Dataset content:
-------------------------
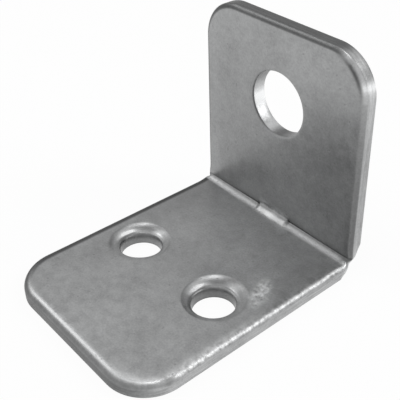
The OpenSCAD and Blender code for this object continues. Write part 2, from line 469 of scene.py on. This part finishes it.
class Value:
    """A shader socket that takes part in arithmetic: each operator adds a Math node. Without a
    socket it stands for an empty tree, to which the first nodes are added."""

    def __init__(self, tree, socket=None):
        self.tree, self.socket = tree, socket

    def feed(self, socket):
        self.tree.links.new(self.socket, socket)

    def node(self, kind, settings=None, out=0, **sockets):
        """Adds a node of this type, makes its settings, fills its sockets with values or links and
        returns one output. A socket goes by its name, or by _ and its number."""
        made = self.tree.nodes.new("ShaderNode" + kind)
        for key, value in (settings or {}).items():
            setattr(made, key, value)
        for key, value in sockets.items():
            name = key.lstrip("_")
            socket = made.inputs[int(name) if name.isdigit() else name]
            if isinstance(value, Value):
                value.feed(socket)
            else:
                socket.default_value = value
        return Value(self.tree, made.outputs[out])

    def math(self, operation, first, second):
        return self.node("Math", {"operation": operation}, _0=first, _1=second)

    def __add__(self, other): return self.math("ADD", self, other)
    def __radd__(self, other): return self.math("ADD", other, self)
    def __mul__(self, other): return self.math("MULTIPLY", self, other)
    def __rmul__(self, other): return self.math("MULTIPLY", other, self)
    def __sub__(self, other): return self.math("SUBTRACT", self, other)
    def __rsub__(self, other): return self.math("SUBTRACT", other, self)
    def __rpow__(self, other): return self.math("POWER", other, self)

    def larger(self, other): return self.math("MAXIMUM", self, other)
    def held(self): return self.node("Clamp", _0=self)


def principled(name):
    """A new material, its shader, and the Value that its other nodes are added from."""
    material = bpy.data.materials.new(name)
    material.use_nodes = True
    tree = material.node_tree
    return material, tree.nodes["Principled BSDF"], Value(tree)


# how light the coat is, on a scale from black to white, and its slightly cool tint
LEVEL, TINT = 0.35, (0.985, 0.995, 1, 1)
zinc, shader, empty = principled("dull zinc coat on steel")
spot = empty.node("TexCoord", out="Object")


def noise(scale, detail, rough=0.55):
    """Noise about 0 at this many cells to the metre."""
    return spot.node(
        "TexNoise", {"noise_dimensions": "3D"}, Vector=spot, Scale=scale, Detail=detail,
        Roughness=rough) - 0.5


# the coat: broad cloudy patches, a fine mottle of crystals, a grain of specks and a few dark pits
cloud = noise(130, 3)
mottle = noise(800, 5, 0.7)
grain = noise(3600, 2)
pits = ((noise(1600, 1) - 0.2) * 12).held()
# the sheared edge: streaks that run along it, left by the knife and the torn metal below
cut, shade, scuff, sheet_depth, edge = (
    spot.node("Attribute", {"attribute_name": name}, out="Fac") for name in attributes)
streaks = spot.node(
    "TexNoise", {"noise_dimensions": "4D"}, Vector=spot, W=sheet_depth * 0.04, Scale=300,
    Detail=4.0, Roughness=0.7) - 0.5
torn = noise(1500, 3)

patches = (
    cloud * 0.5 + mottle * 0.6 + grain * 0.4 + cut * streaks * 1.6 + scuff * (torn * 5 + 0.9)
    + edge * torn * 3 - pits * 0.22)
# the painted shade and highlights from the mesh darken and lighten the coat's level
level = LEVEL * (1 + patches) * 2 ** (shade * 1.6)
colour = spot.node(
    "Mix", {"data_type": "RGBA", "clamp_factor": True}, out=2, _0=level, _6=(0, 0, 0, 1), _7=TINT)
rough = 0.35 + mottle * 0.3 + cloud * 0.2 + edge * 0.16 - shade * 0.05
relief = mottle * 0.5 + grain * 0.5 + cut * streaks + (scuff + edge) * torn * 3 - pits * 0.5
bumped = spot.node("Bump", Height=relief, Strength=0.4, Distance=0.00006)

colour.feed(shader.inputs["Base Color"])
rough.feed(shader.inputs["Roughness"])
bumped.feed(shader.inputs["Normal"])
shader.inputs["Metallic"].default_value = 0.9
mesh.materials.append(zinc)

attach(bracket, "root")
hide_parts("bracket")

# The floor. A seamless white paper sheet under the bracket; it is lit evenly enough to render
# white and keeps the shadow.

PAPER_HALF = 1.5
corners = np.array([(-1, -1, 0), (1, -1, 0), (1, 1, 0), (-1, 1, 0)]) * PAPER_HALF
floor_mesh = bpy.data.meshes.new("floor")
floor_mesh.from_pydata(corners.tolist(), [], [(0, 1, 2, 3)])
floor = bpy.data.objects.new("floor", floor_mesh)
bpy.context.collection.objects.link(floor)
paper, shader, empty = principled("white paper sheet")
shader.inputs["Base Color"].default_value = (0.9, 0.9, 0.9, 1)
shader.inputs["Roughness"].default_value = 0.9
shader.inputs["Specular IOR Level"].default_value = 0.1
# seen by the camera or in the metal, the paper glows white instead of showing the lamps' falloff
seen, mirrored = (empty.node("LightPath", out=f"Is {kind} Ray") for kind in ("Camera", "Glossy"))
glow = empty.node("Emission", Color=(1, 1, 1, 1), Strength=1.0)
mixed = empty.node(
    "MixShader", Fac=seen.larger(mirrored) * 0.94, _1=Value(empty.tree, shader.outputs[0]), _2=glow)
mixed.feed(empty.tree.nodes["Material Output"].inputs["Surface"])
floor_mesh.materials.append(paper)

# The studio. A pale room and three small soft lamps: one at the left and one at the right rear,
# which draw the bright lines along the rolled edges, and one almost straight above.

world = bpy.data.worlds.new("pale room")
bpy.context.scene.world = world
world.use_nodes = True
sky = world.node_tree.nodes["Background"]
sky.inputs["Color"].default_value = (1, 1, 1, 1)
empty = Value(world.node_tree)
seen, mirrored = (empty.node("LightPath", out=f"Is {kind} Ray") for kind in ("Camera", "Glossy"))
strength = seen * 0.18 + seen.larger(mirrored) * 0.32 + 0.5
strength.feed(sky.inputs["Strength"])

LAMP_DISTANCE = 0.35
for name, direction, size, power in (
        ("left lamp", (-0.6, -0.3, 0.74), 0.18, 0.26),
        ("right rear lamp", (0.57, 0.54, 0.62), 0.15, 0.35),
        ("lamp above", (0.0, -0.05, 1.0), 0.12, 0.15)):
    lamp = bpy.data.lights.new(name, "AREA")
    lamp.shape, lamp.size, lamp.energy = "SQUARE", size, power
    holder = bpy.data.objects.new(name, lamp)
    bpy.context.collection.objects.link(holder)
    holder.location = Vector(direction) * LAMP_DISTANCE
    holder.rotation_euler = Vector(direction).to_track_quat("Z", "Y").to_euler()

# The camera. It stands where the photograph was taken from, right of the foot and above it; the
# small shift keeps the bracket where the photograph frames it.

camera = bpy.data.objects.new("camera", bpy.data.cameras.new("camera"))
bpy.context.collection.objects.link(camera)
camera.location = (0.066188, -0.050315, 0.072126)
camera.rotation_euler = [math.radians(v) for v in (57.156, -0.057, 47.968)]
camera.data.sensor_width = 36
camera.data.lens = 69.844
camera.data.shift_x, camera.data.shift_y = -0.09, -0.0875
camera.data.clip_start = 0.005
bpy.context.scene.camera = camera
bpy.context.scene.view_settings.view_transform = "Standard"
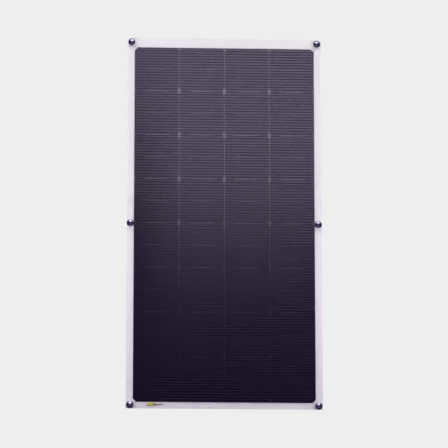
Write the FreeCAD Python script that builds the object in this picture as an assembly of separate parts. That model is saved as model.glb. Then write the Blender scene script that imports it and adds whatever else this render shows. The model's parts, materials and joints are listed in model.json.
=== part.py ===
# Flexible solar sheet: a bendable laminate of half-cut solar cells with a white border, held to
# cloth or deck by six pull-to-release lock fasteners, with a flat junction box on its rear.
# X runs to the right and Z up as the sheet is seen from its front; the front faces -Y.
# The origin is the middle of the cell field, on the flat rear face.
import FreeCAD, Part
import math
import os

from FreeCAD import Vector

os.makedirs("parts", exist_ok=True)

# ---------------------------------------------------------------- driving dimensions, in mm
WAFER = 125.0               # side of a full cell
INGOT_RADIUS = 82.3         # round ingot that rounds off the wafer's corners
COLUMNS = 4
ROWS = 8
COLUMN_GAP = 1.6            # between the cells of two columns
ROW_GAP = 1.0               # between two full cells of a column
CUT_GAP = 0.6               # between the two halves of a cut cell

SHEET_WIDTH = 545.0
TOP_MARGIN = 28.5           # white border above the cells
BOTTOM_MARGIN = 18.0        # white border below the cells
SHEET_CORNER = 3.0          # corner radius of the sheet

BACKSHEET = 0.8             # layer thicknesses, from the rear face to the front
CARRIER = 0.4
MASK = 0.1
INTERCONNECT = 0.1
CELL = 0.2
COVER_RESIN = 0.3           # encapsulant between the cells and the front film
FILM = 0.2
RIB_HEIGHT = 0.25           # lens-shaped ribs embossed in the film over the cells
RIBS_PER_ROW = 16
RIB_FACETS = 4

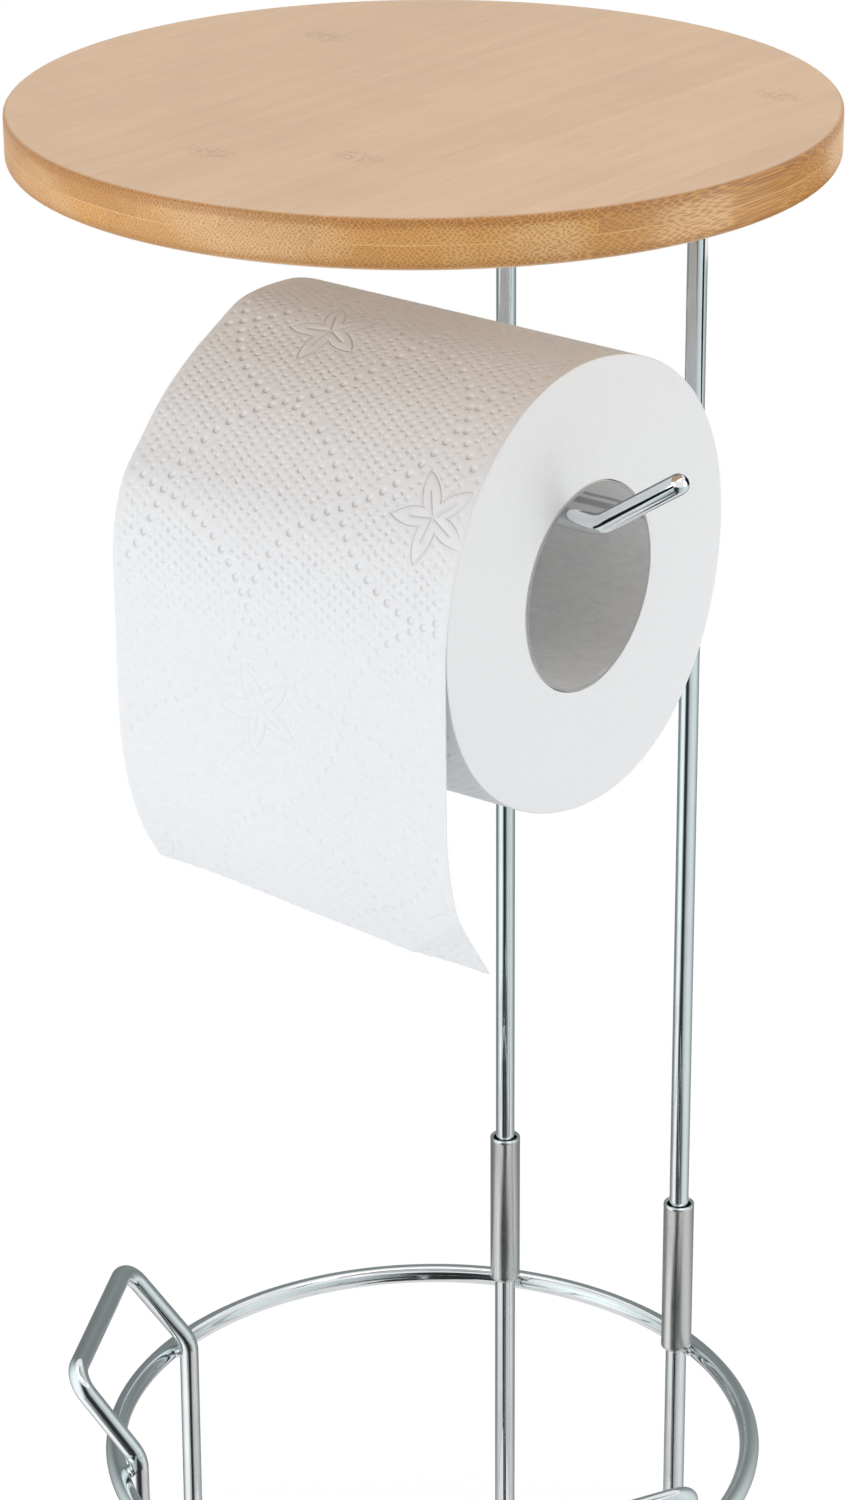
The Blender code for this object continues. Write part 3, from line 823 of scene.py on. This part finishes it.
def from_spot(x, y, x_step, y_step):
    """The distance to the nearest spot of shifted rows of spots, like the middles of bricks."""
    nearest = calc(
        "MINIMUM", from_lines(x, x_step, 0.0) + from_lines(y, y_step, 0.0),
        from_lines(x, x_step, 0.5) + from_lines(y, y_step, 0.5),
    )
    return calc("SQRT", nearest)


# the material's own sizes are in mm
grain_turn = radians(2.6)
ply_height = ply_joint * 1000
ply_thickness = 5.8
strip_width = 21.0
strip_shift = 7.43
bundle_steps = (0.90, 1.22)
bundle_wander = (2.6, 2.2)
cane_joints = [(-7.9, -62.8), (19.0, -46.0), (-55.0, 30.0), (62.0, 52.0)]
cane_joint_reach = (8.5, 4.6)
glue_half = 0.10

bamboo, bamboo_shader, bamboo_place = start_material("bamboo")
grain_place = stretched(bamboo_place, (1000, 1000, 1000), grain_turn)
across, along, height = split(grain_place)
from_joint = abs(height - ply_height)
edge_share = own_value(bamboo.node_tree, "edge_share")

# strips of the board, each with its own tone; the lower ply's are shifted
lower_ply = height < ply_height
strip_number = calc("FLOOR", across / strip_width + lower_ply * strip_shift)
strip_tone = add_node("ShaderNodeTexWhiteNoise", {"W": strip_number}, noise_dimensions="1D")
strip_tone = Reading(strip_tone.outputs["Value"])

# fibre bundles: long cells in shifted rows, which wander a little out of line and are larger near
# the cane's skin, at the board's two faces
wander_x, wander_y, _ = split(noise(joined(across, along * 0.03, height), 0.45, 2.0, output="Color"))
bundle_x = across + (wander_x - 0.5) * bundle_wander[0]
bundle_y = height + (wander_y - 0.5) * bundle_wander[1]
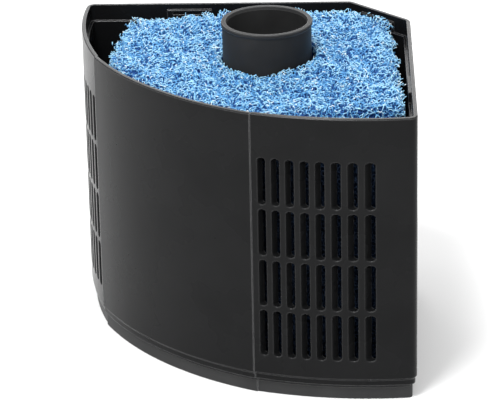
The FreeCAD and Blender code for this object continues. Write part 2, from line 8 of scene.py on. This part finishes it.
-------------------------
Written instruction:
In the entries above, find the line containing "The Blender code". Set down that line and every line after it through the last one, exactly and alone.

Task solution:
The Blender code for this object continues. Write part 3, from line 823 of scene.py on. This part finishes it.
def from_spot(x, y, x_step, y_step):
    """The distance to the nearest spot of shifted rows of spots, like the middles of bricks."""
    nearest = calc(
        "MINIMUM", from_lines(x, x_step, 0.0) + from_lines(y, y_step, 0.0),
        from_lines(x, x_step, 0.5) + from_lines(y, y_step, 0.5),
    )
    return calc("SQRT", nearest)


# the material's own sizes are in mm
grain_turn = radians(2.6)
ply_height = ply_joint * 1000
ply_thickness = 5.8
strip_width = 21.0
strip_shift = 7.43
bundle_steps = (0.90, 1.22)
bundle_wander = (2.6, 2.2)
cane_joints = [(-7.9, -62.8), (19.0, -46.0), (-55.0, 30.0), (62.0, 52.0)]
cane_joint_reach = (8.5, 4.6)
glue_half = 0.10

bamboo, bamboo_shader, bamboo_place = start_material("bamboo")
grain_place = stretched(bamboo_place, (1000, 1000, 1000), grain_turn)
across, along, height = split(grain_place)
from_joint = abs(height - ply_height)
edge_share = own_value(bamboo.node_tree, "edge_share")

# strips of the board, each with its own tone; the lower ply's are shifted
lower_ply = height < ply_height
strip_number = calc("FLOOR", across / strip_width + lower_ply * strip_shift)
strip_tone = add_node("ShaderNodeTexWhiteNoise", {"W": strip_number}, noise_dimensions="1D")
strip_tone = Reading(strip_tone.outputs["Value"])

# fibre bundles: long cells in shifted rows, which wander a little out of line and are larger near
# the cane's skin, at the board's two faces
wander_x, wander_y, _ = split(noise(joined(across, along * 0.03, height), 0.45, 2.0, output="Color"))
bundle_x = across + (wander_x - 0.5) * bundle_wander[0]
bundle_y = height + (wander_y - 0.5) * bundle_wander[1]
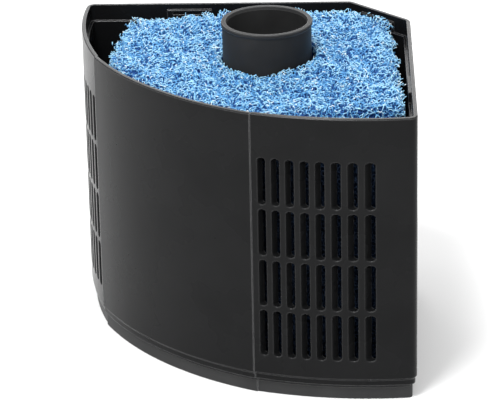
The FreeCAD and Blender code for this object continues. Write part 2, from line 8 of scene.py on. This part finishes it.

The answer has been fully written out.